If an employee of a CPA firm resigns and takes clients with them does the CPA firm have any legal recourse to go after the employee for soliciting the client if there is no non-solicitation agreement. Without a non-solicitation agreement I would suspect not much can be done. Anyone have prior experiences?

Asked on November 9, 2016 under Employment Labor Law, New York

Answers:

SJZ, Member, New York Bar / FreeAdvice Contributing Attorney

Answered 7 years ago | Contributor

Without non-solicitation agreement, you still *may* have recourse if the employee contacted clients whom he only knew of through his employment with you (basically using what would be called your "customer list" in a different business), because that is misappropriation of your business asset--an asset entrusted to the employee only to do his/her job, not for his/her own use--for his/her personal benefit.

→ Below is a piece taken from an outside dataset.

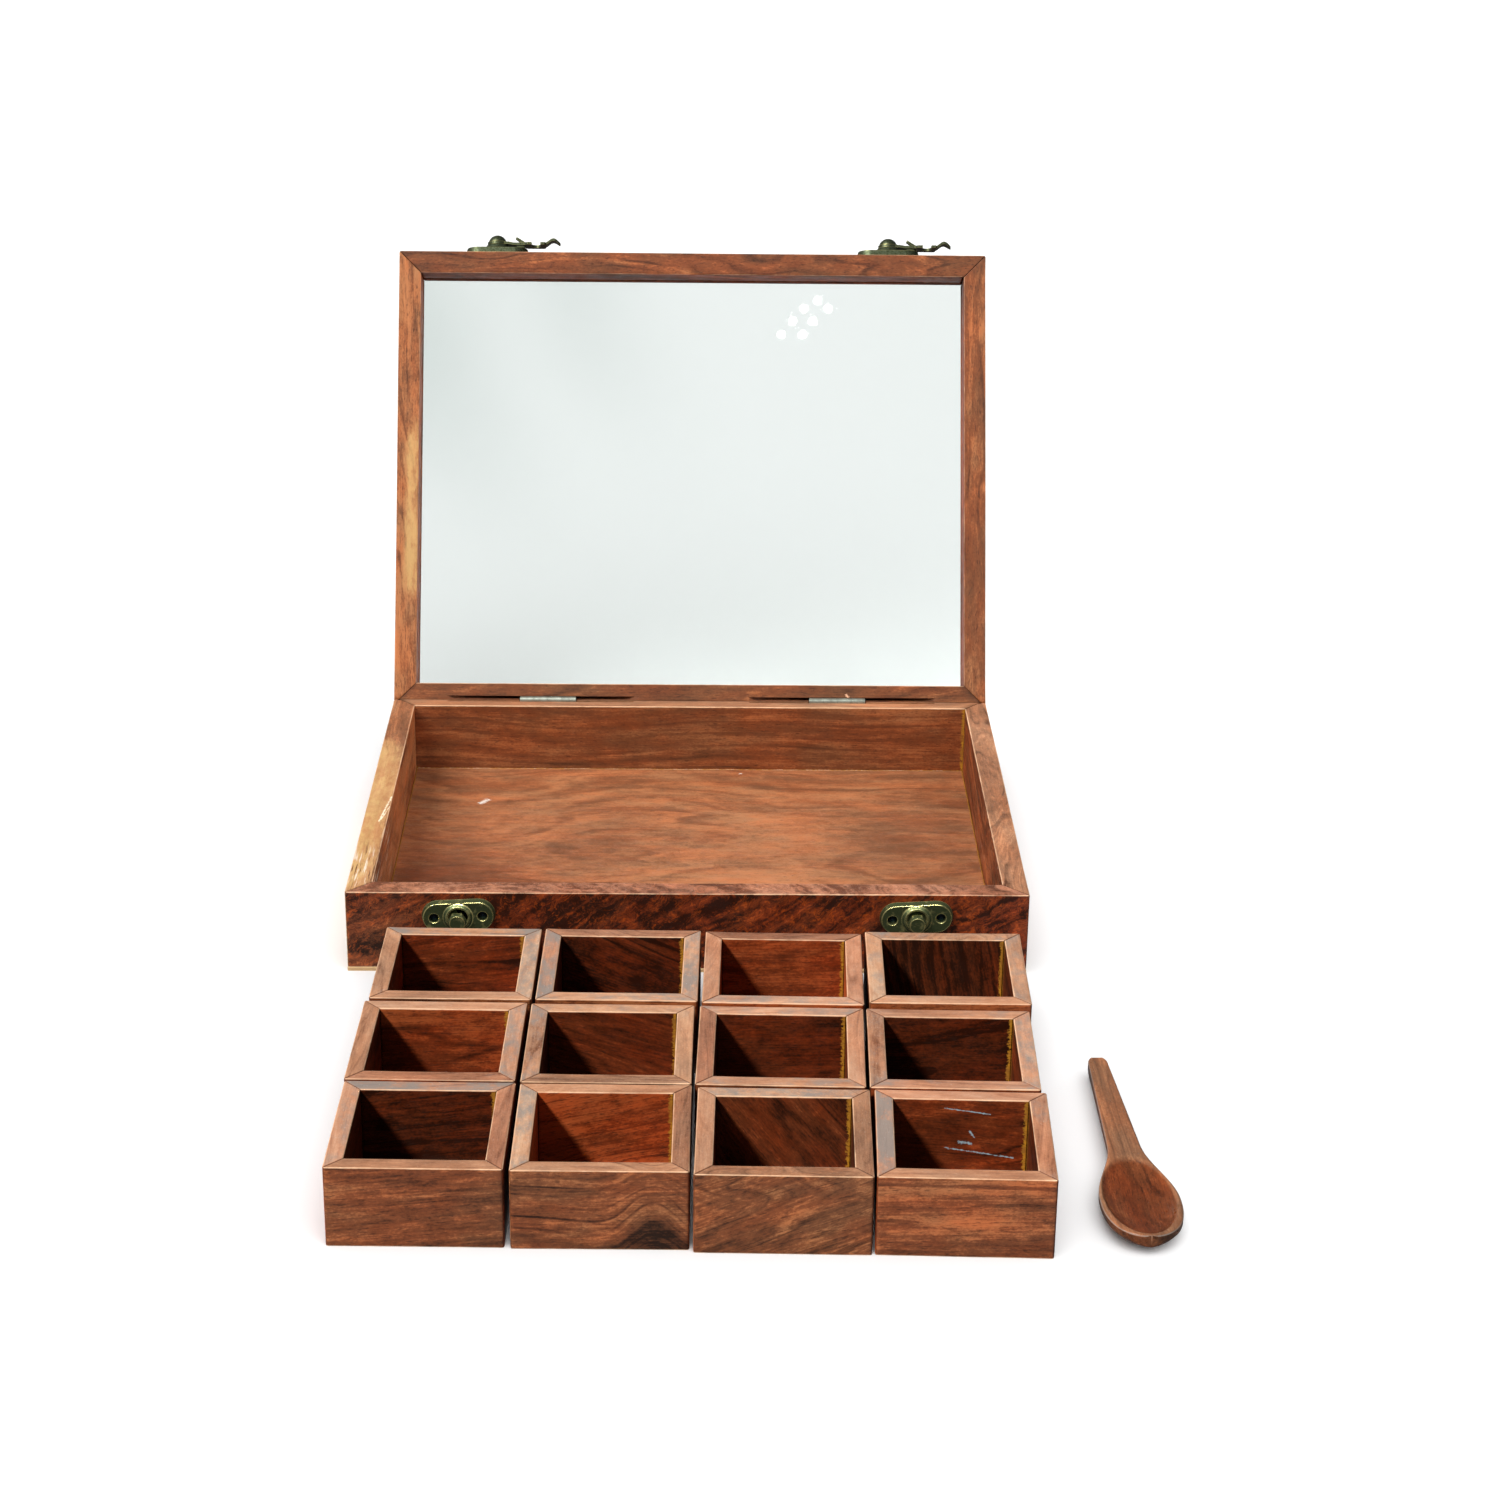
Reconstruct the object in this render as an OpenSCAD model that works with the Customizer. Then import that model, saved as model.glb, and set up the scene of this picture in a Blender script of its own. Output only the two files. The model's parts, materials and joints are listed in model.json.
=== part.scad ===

The employee can't contact clients he/she knows only from working for you and ask them to go with him/her, but he or she is not barred from taking them as clients (without a non-solication or non-competition agreement) if the client(s) contact him/her. The restriction is only on the employee using your information for his/her only benefit, not on working with your clients. However, this can be a difficult case to prove, and may not be worth taking action, especially for one or a small number of clients. 
For the future, making your employees sign a non-solicitation/non-competition agreement.